**DATASET EXCERPT:**
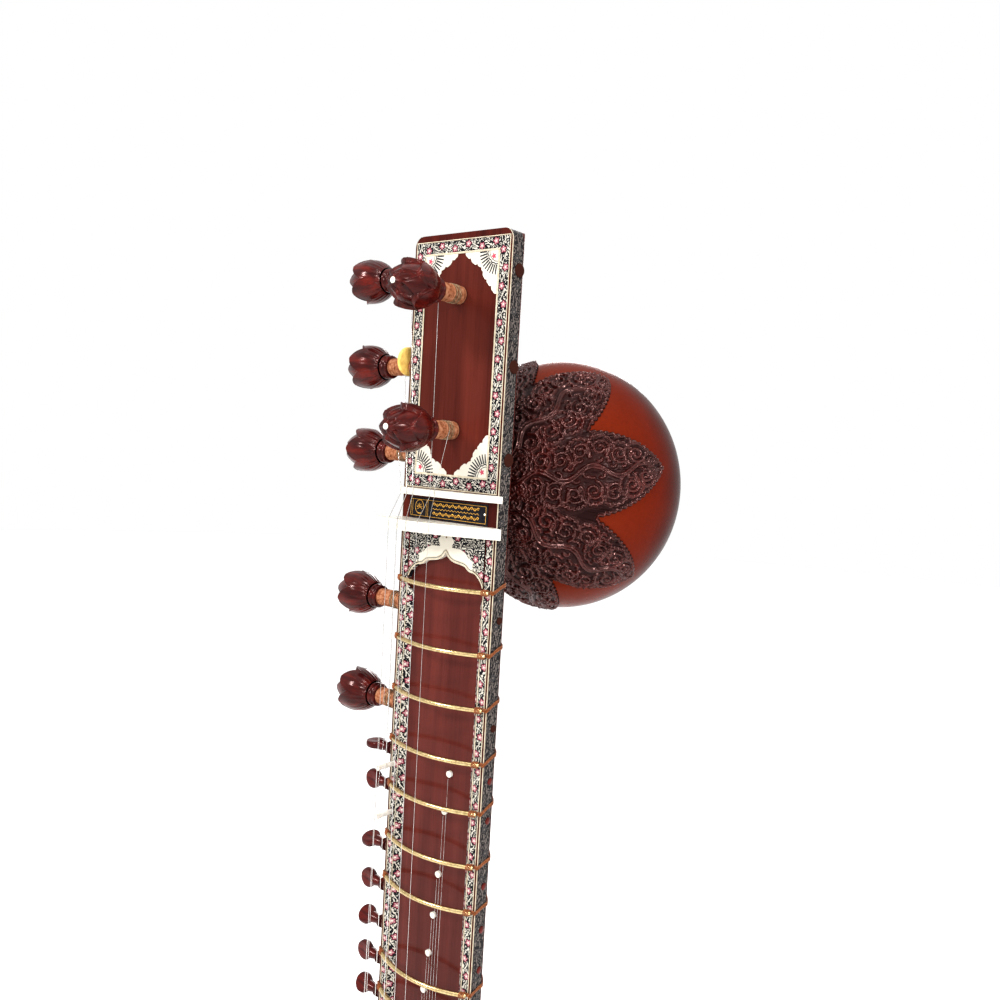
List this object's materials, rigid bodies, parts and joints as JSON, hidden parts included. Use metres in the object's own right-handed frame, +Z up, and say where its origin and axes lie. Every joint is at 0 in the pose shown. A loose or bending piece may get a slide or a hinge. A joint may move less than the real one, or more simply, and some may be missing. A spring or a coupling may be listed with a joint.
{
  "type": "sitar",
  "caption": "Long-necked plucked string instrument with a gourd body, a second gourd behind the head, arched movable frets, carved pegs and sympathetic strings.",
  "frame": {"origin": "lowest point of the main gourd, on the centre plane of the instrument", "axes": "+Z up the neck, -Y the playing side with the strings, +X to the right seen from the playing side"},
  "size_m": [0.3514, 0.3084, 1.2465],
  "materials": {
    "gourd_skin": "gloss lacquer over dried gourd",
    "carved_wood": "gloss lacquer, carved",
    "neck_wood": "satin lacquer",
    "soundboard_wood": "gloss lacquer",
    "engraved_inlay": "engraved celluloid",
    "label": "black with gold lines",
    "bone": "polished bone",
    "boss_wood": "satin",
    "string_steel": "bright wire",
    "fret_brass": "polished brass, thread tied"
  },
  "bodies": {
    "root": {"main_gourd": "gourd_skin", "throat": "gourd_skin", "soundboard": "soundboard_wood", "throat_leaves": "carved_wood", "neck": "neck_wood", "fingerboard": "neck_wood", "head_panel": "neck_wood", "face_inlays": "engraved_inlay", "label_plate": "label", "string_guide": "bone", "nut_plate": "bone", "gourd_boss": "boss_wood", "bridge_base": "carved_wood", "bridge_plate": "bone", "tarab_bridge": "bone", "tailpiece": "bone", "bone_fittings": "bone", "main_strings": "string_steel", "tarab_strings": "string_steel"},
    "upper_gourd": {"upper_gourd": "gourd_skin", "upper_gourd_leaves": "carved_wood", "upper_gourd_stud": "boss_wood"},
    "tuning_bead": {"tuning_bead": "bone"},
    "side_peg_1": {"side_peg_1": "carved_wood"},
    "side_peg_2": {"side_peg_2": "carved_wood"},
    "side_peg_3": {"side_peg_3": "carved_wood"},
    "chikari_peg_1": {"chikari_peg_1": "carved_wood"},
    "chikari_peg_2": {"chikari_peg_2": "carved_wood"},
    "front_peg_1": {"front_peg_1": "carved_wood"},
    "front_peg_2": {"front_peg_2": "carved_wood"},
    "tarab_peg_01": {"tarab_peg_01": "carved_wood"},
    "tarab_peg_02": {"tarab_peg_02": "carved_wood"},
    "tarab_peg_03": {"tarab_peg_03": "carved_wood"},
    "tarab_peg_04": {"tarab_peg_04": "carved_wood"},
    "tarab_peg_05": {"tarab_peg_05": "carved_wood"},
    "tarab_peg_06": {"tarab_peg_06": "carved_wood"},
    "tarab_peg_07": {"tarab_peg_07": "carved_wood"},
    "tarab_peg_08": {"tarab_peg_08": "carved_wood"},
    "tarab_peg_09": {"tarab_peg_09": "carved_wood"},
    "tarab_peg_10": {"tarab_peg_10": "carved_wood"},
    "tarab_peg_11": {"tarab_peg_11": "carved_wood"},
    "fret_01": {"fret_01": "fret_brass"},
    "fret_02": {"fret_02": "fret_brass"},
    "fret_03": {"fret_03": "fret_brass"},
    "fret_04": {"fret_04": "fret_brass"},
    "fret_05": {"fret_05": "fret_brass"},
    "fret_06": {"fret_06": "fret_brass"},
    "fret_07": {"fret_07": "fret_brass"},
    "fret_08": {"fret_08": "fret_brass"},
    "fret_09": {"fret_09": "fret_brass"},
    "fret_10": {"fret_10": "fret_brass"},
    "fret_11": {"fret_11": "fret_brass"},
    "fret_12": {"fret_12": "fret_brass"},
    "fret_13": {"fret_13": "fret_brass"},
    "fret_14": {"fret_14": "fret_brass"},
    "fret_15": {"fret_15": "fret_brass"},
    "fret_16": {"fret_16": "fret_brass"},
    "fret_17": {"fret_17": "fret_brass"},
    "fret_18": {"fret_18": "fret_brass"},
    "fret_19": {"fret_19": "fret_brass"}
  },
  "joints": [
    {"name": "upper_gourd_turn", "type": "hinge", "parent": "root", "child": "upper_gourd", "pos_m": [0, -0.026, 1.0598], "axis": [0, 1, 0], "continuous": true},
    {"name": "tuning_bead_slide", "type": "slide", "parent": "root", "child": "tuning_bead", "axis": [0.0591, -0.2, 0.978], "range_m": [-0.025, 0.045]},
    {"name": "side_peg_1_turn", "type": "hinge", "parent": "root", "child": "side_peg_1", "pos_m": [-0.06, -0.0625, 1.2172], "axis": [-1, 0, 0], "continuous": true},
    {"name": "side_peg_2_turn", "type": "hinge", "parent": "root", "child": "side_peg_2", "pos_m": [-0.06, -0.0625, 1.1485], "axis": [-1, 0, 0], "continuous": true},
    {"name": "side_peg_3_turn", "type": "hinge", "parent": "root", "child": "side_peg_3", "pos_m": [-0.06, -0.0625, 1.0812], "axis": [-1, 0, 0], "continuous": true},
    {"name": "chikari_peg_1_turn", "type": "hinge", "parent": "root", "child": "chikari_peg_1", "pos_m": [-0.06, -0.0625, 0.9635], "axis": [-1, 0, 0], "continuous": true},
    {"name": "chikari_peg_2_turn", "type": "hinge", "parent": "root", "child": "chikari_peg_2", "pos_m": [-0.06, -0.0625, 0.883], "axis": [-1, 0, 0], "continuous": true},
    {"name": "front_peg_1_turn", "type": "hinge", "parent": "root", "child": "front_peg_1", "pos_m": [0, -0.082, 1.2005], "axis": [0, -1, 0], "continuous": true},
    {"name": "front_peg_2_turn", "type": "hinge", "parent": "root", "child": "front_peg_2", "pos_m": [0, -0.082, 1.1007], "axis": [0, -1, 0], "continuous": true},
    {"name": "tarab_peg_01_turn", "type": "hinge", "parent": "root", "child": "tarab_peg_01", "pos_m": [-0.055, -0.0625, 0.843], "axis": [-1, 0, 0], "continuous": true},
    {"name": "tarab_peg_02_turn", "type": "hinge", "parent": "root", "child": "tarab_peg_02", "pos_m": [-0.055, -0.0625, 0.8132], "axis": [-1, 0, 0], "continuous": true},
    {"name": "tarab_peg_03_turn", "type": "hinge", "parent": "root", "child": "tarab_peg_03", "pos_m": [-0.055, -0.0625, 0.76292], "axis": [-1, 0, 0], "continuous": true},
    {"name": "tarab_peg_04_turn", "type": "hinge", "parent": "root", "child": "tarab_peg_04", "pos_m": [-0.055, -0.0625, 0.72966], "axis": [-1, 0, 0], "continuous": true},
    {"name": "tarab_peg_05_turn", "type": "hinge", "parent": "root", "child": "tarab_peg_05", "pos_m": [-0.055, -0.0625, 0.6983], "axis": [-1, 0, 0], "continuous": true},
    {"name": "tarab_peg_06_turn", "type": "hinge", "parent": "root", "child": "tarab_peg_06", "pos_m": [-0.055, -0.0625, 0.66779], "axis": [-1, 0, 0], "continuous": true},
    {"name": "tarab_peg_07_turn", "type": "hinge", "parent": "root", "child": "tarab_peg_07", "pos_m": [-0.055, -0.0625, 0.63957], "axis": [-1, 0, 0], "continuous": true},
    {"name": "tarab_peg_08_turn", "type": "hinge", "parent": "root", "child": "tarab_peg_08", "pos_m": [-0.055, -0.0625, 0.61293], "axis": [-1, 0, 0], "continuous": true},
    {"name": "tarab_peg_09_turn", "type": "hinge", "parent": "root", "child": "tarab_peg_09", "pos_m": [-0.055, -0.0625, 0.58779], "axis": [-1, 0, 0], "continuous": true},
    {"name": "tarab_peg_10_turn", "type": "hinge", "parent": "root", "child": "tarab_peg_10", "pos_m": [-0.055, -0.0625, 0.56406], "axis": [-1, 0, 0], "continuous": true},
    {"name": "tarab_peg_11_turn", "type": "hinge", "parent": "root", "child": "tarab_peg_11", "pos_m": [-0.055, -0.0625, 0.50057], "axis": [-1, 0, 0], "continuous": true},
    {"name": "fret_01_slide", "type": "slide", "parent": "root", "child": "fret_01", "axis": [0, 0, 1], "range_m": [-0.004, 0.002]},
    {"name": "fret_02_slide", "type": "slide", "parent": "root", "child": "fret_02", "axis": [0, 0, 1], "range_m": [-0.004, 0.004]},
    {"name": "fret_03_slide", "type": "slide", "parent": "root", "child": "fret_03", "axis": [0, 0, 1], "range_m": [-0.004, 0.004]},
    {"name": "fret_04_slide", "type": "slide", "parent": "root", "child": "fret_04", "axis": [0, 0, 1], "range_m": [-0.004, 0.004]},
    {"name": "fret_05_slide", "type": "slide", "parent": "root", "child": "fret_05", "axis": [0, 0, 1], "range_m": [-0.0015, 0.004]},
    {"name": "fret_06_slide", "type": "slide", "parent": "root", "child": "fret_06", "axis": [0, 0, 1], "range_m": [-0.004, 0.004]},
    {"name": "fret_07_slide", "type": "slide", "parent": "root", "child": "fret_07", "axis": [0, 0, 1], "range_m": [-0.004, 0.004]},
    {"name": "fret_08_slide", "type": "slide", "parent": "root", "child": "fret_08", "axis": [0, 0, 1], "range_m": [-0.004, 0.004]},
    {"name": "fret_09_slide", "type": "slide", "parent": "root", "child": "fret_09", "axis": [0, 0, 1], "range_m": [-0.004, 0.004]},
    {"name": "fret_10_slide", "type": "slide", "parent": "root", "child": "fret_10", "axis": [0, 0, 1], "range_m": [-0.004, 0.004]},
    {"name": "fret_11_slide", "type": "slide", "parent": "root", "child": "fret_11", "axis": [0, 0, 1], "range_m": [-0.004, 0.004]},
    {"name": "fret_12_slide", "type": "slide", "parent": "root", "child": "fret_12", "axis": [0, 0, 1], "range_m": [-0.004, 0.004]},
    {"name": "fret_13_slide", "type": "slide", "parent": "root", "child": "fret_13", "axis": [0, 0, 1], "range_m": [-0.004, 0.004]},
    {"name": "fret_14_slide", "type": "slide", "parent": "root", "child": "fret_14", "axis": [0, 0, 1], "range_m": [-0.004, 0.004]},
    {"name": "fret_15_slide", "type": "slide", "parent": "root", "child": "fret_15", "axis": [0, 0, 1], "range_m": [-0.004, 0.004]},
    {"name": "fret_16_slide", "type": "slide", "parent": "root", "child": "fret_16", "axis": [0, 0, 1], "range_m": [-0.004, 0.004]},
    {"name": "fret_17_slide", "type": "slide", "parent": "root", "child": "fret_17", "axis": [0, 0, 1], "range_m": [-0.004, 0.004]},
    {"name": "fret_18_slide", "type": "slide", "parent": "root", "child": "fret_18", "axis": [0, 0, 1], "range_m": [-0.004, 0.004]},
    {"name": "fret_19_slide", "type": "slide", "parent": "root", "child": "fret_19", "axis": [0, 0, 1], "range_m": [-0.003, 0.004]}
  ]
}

**REQUEST:** Tell how many lines include "axes". The number is the whole answer.

**TASK RESPONSE:** 2